Can Regulatory Sandbox Nurture India’s FinTech Innovation?
The Indian financial services sector is undergoing major changes today. With more than 600 startups in the space of lending, payments, insurance and trading space, Fintech startups are not only spearheading innovation, but are also prompting traditional banks and financial institutions to explore new technologies and investing heavily in digital service delivery channels.
However, fintech startups unlike others face additional challenges of operating in a heavily regulated industry and have stiff competition as their key competitors are well established banking players. To overcome this challenge, experts believe, adopting a “Regulatory Sandbox” based approach where the regulator works closely with emerging Fintech firms make better sense.

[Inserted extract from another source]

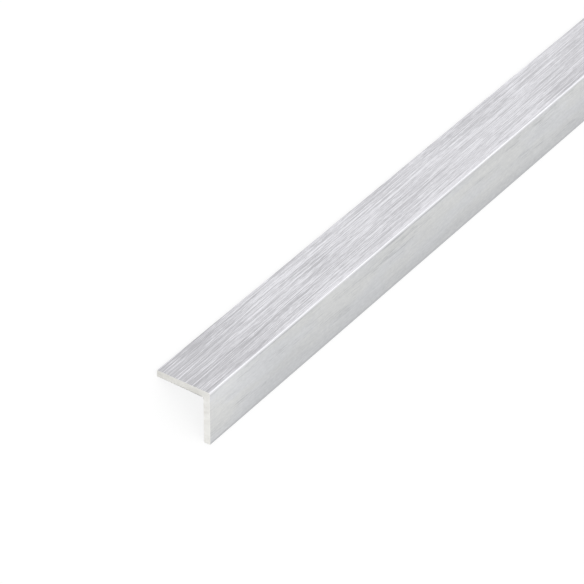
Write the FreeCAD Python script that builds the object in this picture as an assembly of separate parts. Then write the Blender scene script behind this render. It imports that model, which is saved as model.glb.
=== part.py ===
import FreeCAD, Part

import math
import os

# An equal-leg angle, extruded in one piece and sawn to a stock length. Sizes are in millimetres.
# It lies corner up, on the inner edges of its two legs. +Y runs along the stock and +Z is up.
# The origin is on the floor, under the corner and half way along.

leg_width = 25.0
wall_thickness = 3.0
stock_length = 1000.0

# Radii that the die leaves along the length
corner_radius = 0.5
fillet_radius = 1.0
tip_radius = 0.3

# The burr of the saw is filed off both ends at 45 degrees
end_chamfer = 0.2

# Directions in the section, from the corner down each leg
down_left = FreeCAD.Vector(-1, 0, -1).normalize()
down_right = FreeCAD.Vector(1, 0, -1).normalize()


def corner_height():
    """Height at which the two outer faces would meet, with the rounded inner tips on the floor."""
    tip_centre_drop = (leg_width + wall_thickness - 2 * tip_radius) / math.sqrt(2)
    return tip_centre_drop + tip_radius


def section_point(along_left, along_right):
    """A point at the near end, given by its distances from the sharp corner along each leg."""
    sharp_corner = FreeCAD.Vector(0, -stock_length / 2, corner_height())
    return sharp_corner + down_left * along_left + down_right * along_right


def rounded_outline(corners):
    """A closed wire through (point, radius) corners, each rounded by an arc tangent to both sides."""
    starts, arcs, ends = [], [], []
    for index, (point, radius) in enumerate(corners):
        before = (corners[index - 1][0] - point).normalize()
        after = (corners[(index + 1) % len(corners)][0] - point).normalize()
        half_angle = before.getAngle(after) / 2
        tangent_length = radius / math.tan(half_angle)
        bisector = (before + after).normalize()
        arc_middle = point + bisector * (radius / math.sin(half_angle) - radius)
        starts.append(point + before * tangent_length)
        ends.append(point + after * tangent_length)
        arcs.append(Part.Arc(starts[-1], arc_middle, ends[-1]).toShape())
    sides = [
        Part.LineSegment(ends[index - 1], starts[index]).toShape()
        for index in range(len(corners))
    ]
    edges = [edge for pair in zip(sides, arcs) for edge in pair]
    return Part.Wire(edges)


def make_section():
    """The L of the two legs, as a face at the near end."""
    corners = [
        (section_point(0, 0), corner_radius),
        (section_point(leg_width, 0), tip_radius),
        (section_point(leg_width, wall_thickness), tip_radius),
        (section_point(wall_thickness, wall_thickness), fillet_radius),
        (section_point(wall_thickness, leg_width), tip_radius),
        (section_point(0, leg_width), tip_radius),
    ]
    return Part.Face(rounded_outline(corners))


def make_angle_section():
    """The section run out along the stock, with both sawn ends deburred."""
    bar = make_section().extrude(FreeCAD.Vector(0, stock_length, 0))
    end_faces = [face for face in bar.Faces if face.BoundBox.YLength < end_chamfer]
    end_edges = [edge for face in end_faces for edge in face.Edges]
    return bar.makeChamfer(end_chamfer, end_edges)


os.makedirs("parts", exist_ok=True)
make_angle_section().exportStep("parts/angle_section.step")
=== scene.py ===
import math

import bmesh
import bpy
from mathutils import Matrix, Vector, noise


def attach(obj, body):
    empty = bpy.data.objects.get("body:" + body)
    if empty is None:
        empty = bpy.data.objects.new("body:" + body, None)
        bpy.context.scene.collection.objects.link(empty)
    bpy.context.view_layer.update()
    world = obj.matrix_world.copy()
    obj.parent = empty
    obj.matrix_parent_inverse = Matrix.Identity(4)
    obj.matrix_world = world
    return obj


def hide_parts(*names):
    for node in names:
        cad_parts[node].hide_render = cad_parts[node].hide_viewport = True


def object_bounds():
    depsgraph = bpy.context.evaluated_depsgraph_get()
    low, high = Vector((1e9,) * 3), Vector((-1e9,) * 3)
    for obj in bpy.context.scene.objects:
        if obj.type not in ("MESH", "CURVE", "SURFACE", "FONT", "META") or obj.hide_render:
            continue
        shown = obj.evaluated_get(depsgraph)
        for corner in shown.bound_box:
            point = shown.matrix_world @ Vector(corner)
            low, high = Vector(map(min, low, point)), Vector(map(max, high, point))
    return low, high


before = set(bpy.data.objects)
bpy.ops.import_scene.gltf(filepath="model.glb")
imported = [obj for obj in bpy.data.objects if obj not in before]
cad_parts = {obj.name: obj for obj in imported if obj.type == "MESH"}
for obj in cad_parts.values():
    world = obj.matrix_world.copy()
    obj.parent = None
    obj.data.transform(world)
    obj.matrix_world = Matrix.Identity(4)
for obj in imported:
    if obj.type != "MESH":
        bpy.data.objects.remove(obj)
cad_low, cad_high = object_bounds()

# An equal-leg aluminium angle lying corner up. +Y runs along the stock. All sizes are in metres.
MM = 0.001

# Sizes of the section
LEG_WIDTH = 25 * MM
WALL = 3 * MM
CORNER_RADIUS = 0.5 * MM
FILLET_RADIUS = 1.0 * MM
TIP_RADIUS = 0.3 * MM
END_CHAMFER = 0.2 * MM

# The height at which the two outer faces would meet, and where the stock starts and stops
CORNER_HEIGHT = cad_low.z + (LEG_WIDTH + WALL - 2 * TIP_RADIUS) / math.sqrt(2) + TIP_RADIUS
NEAR_END = cad_low.y
FAR_END = cad_high.y
STOCK_LENGTH = FAR_END - NEAR_END

# How finely the bar is drawn
CORNER_STEPS = 11
FILLET_STEPS = 8
TIP_STEPS = 5
FLAT_MARGIN = 0.15 * MM
STATION_GAP = 2 * MM

# The flat pattern that the bar's colours are baked on. The long faces are below, the ends above.
NARROWEST_STRIP = 0.25 * MM
SHORTEST_STRIP = 1 * MM
PATTERN_MARGIN = 0.005
LONG_FACES_TOP = 0.9
END_BOTTOM = 0.92
END_HEIGHT = 0.075
NEAR_END_MIDDLE = 0.25
FAR_END_MIDDLE = 0.75

# How much the corner is rubbed down by handling, and over what lengths that comes and goes
CORNER_RUB = 0.05 * MM
LEAST_RUB = 0.1
SLOW_RUB_LENGTH = 18 * MM
QUICK_RUB_LENGTH = SLOW_RUB_LENGTH / 4
SLOW_RUB_SEED = 3.7
QUICK_RUB_SEED = 9.1

# A small nick in the right leg, just under the corner
NICK_ALONG = NEAR_END + 126 * MM
NICK_HALF_LENGTH = 13 * MM
NICK_HALF_HEIGHT = 0.95 * MM
NICK_DOWN = CORNER_RADIUS + FLAT_MARGIN + NICK_HALF_HEIGHT
NICK_DEPTH = 0.12 * MM
NICK_STEPS = 8

# Where the dark line under the corner shows most
LONG_DARK_LINE_ALONG = NEAR_END + 156 * MM
SHORT_DARK_LINE_ALONG = NEAR_END + 55 * MM

# How far the brushing and the scuffs run off the line of the stock
BRUSH_DRIFT = math.tan(math.radians(0.45))
SCUFF_DRIFT = math.tan(math.radians(1))

# The finishes, in the order of the bar's material slots
SURFACES = ["brushed_face", "pressed_face", "inner_face", "corner_polish_and_highlight", "sawn_end"]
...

According to them, regulatory sandboxes provide safe spaces for experimenting. In brief they constitute a program adopted by regulators which provide a new set of rules for those people looking to test their new products and business models in a live environment. They combine release from specific regulatory frameworks with strict regulatory supervision over a time limited period. They can help to minimize legal uncertainties for innovators, and help to improve access to investment.
What makes the sandbox model particularly interesting is that it is a more bespoke approach to dealing with innovation, and a more nimble approach to the needs of innovators, the role of regulation and the needs of consumers. As experts believe, it can be a great way to unlock innovations for mass public adoption, because a regulatory sandbox balances the twin objectives of nurturing financial innovation and safeguarding consumer interest.